▶ **Your objective**
Each line from the start of the data below through the one containing "shape = (width, start_radius, end_radius)" must be reproduced exactly.
━━━━━━━━━━━━━━━━━━━━
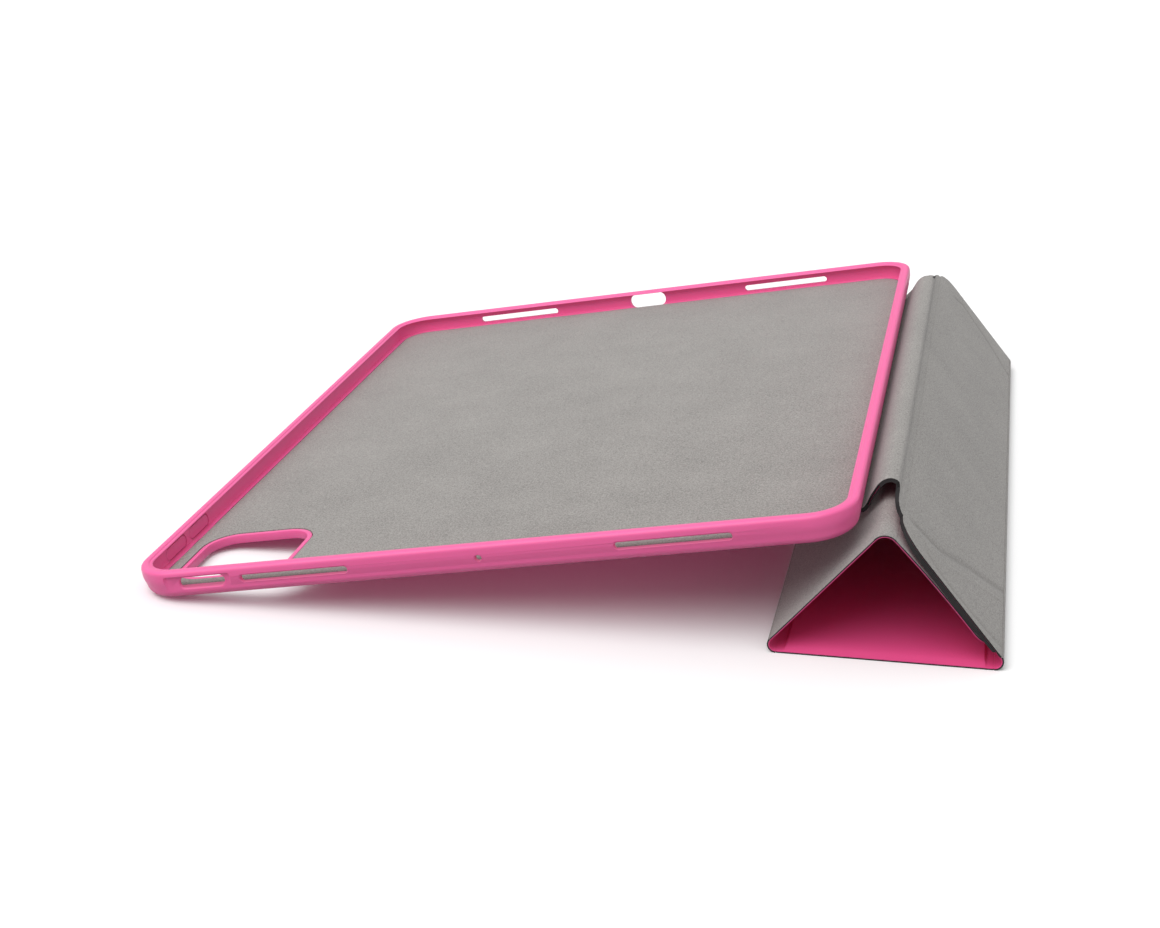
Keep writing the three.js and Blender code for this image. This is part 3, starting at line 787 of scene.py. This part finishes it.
front_points = fold(CREASE, FRONT, REAR, 1.8)
rear_points = fold(FRONT, REAR, APEX, 1.76)
apex_points = fold(REAR, APEX, FREE_EDGE, 3.26)
panel_one_start = CREASE + (FRONT - CREASE).normalized() * 1.3
TUCK = 2.6
END_BULGE = 0.65
TUCK_LEAN = 0.6
# The groove depth at which the painted shade in the pressed lines is full.
FULL_SHADE_DEPTH = -0.6
PANELS = [
    (1, panel_one_start, front_points[0], 0, 10, 0.4),
    (2, front_points[-1], rear_points[0], 0, 0.4, 0.4),
    (3, rear_points[-1], apex_points[0], 0, 0.4, 0.4),
    (4, apex_points[-1], FREE_EDGE, TUCK, 0.4, 6),
]
for number, start, end, tuck, start_radius, end_radius in PANELS:
    width = (end - start).length + tuck
    shape = (width, start_radius, end_radius)

    def lift(u, y):
        """How far the free panel leans out to panel 1: at its near end, and at its tucked edge."""
        if number != 4:
            return 0.0
        near_end = max(0.0, y + PANEL_HALF_LENGTH)
        bulge = END_BULGE * math.sin(math.pi * min(1, u / width)) ** 0.7 * math.exp(-near_end / 14)
        return bulge + TUCK_LEAN * eased((u - width + 6) / 6)

    def lining_top(u, y, inset):
        height = LINING_FACE + lift(u, y)
        if number == 1:
            height += pressed(u, y) - 0.2 * (1 - eased(u / 6))
        return height - 0.1 * (1 - eased(inset / 0.35))

    def lining_base(u, y, inset):
        return LAMINATE + lift(u, y)

    def sunk_at(u, y):
        """0 where the skin lies under the lining, 1 where it lies under the board."""
        at_folds = eased((min(u, width - u) - STEP_START) / (STEP_END - STEP_START))
        end_inset = PANEL_HALF_LENGTH - abs(y) - end_setback(u, width, start_radius, end_radius)
        at_ends = eased((end_inset + 1) / 6.5)
        return min(at_folds, at_ends)

    def skin_top(u, y, inset):
        sunk = sunk_at(u, y)
        return LAMINATE + (SKIN_BACK - LAMINATE) * sunk + lift(u, y) * (1 - sunk)

    def skin_base(u, y, inset):
        if number == 1:
            thick_rim = 0.3 * math.sin(math.pi * u / width) * math.exp(-(PANEL_HALF_LENGTH - abs(y)) / 8)
            height = SKIN_FACE + 0.2 * (1 - eased(u / 6)) + 0.3 * eased((u - width + 10) / 4) - thick_rim
            thin_share = 1 - eased((width - u - STEP_START) / (STEP_END - STEP_START))
            return height + (THIN_SKIN_FACE - height) * thin_share
        sunk = sunk_at(u, y)
        return THIN_SKIN_FACE + (SKIN_FACE - THIN_SKIN_FACE) * sunk + lift(u, y) * (1 - 0.5 * sunk)

    if number == 1:
        lining = panel_layer(f"panel_{number}_microfibre", shape, lining_base, lining_top, 0.8, (66, 36, 0.8))
    else:
        lining = panel_layer(f"panel_{number}_microfibre", shape, lining_base, lining_top)
    leather = panel_layer(f"panel_{number}_leathercloth", shape, skin_base, skin_top)
    for layer, slot, suffix, material in (
        (lining, "grey_lining", "lining", nap), (leather, "pink_skin", "skin", skin),
    ):
        painted = suffix == "lining" or number == 1
        rims = [painted and abs(face.normal.z) < 0.3 for face in layer.data.polygons]
        if layer == lining and number == 1:
            # Painted shade: the deeper a pressed line lies, the darker the lining colour is there.
            groove_shade = layer.data.attributes.new("pressed_line_shade", "FLOAT", "POINT")
            for at, vertex in enumerate(layer.data.vertices):
                groove_shade.data[at].value = pressed(vertex.co.x / MM, vertex.co.y / MM) / FULL_SHADE_DEPTH
        lay_panel(layer, start, end)
        soften(layer, 50)
        finish_piece(layer, f"panel_{number}", slot, [f"panel_{number}_{suffix}"], material, paint)
        paint_rims(layer, rims)

# ---------------------------------------------------------------------------
# Folds between the panels: the lining and skin run on without a board, thin
# and round, so each long edge of the prism is a soft roll.
# ---------------------------------------------------------------------------
FOLDS = [
    ("front_fold", front_points, 1, 2, "front_crease"),
    ("rear_fold", rear_points, 2, 3, "rear_crease"),
    ("apex_fold", apex_points, 3, 4, "apex_crease"),
]
for name, points, before, after, node in FOLDS:
    first = Vector((points[0].x, 0, points[0].y)) * MM
    last = Vector((points[-1].x, 0, points[-1].y)) * MM
    layers = [
        (f"{name}_microfibre", LAMINATE, LINING_FACE, "grey_lining", [node], nap, True),
        (f"{name}_leathercloth", THIN_SKIN_FACE, LAMINATE, "pink_skin", [], skin, False),
    ]
    for piece_name, low, high, slot, nodes, material, painted in layers:
        outline = strip_outline(points, low, high)
        strip = extruded(piece_name, outline, [PANEL_HALF_LENGTH] * len(outline))
        soften(strip, 40)
        finish_piece(strip, None, slot, nodes, material, paint)
        paint_rims(strip, [painted and len(face.vertices) > 4 for face in strip.data.polygons])
        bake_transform(strip)

# ---------------------------------------------------------------------------
# Spine: the end of the cover sheet that is glued under the tray, rises beside
# its wall, rolls over a soft crest and runs into panel 1.
# ---------------------------------------------------------------------------
SPINE_HALF_LENGTH = 115
SPINE_HALF = 0.6
SPINE_CORE = 0.15
SPINE_STEPS = 4
SPINE_RUN_OUT = 16.5
RUN_OUT_START = 9.4
RUN_OUT_SPANS = 2.6
SPINE_COURSE = [
    (211.2, 34.5), (213.5, 34.35), (214.95, 36.0), (216.0, 38.5), (216.95, 40.3), (218.0, 42.15),
    (219.3, 43.45), (220.8, 44.1), (221.95, 44.05), (222.85, 43.65), (223.35, 42.9), (223.65, 41.95),
]
# The course turns into panel 1, whose own direction its last points take.
course = [section_point(*point) for point in SPINE_COURSE] + [panel_one_start]


def smooth_through(points, steps, last_direction):
    """A smooth curve through section points, with the given steps in each span."""
    curve = []
    beyond = points[-1] + last_direction * (points[-1] - points[-2]).length
    for at in range(len(points) - 1):
        before = points[max(at - 1, 0)]
        here, there = points[at], points[at + 1]
        after = points[at + 2] if at + 2 < len(points) else beyond
        for step in range(steps):
            t = step / steps
            curve.append(
                0.5 * (2 * here + (there - before) * t + (2 * before - 5 * here + 4 * there - after) * t ** 2
                       + (3 * here - before - 3 * there + after) * t ** 3)
            )
    return curve + [points[-1]]


spine_curve = smooth_through(course, SPINE_STEPS, (FRONT - CREASE).normalized())
SPINE_PARTS = [
    ("spine_base_fold", 0, 2, "shell", "spine_flank", "spine_base_crease"),
    ("spine_flank", 2, 5, "spine_flank", None, None),
    ("spine_crest", 5, 10, "spine_flank", "spine_leaf", "spine_crest_crease"),
    ("spine_leaf", 10, 11, "spine_leaf", None, None),
    ("cover_fold", 11, 12, "spine_leaf", "panel_1", "cover_crease"),
]
for name, first, last, body, next_body, node in SPINE_PARTS:
    first, last = first * SPINE_STEPS, last * SPINE_STEPS
    # Past the crest the sheet's cut end runs out to meet the round corner of panel 1.
    halves = [
        SPINE_HALF_LENGTH + SPINE_RUN_OUT * eased((at / SPINE_STEPS - RUN_OUT_START) / RUN_OUT_SPANS)
        for at in range(first, last + 1)
    ]
    layers = [
        ("microfibre", SPINE_CORE, SPINE_HALF, "grey_lining", nap, "lining"),
        ("leathercloth", -SPINE_HALF, -SPINE_CORE, "pink_skin", skin, "skin"),
        ("core", -SPINE_CORE, SPINE_CORE, "board", paint, None),
    ]
    for layer_name, low, high, slot, material, part in layers:
        if name == "spine_flank" and layer_name == "core":
            continue
        nodes = []
        if next_body and layer_name == "microfibre":
            nodes = [node]
        elif not next_body and part:
            nodes = [f"{name}_{part}"]
        outline = strip_outline(spine_curve, low, high, first, last)
        strip = extruded(f"{name}_{layer_name}", outline, halves + halves[::-1])
        soften(strip, 40)
        finish_piece(strip, None if next_body else body, slot, nodes, material, paint)
        paint_rims(strip, [len(face.vertices) > 4 for face in strip.data.polygons])
        if next_body:
            start, end = (Vector((p.x, 0, p.y)) * MM for p in (spine_curve[first], spine_curve[last]))
            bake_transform(strip)

WING_SIZE = (22.8, 230)
WING_PLACE = (95.4, 0)
wing = rounded_slab("spine_glued_wing", WING_SIZE, 4, -1.3, -0.1, 0.2, WING_PLACE)
stand_tray(wing)
soften(wing)
finish_piece(wing, "shell", "pink_skin", ["spine_wing"], skin)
━━━━━━━━━━━━━━━━━━━━
▶ **Correct result**
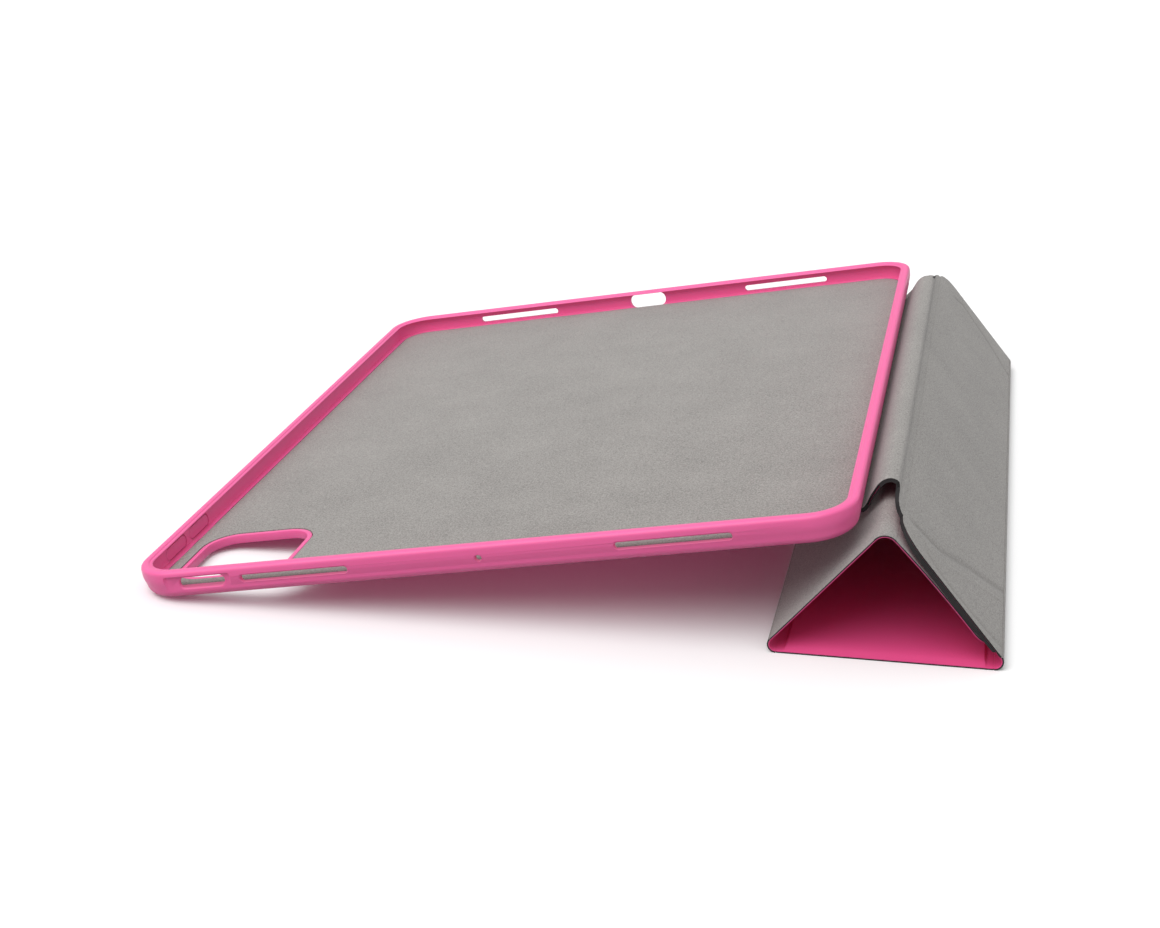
Keep writing the three.js and Blender code for this image. This is part 3, starting at line 787 of scene.py. This part finishes it.
front_points = fold(CREASE, FRONT, REAR, 1.8)
rear_points = fold(FRONT, REAR, APEX, 1.76)
apex_points = fold(REAR, APEX, FREE_EDGE, 3.26)
panel_one_start = CREASE + (FRONT - CREASE).normalized() * 1.3
TUCK = 2.6
END_BULGE = 0.65
TUCK_LEAN = 0.6
# The groove depth at which the painted shade in the pressed lines is full.
FULL_SHADE_DEPTH = -0.6
PANELS = [
    (1, panel_one_start, front_points[0], 0, 10, 0.4),
    (2, front_points[-1], rear_points[0], 0, 0.4, 0.4),
    (3, rear_points[-1], apex_points[0], 0, 0.4, 0.4),
    (4, apex_points[-1], FREE_EDGE, TUCK, 0.4, 6),
]
for number, start, end, tuck, start_radius, end_radius in PANELS:
    width = (end - start).length + tuck
    shape = (width, start_radius, end_radius)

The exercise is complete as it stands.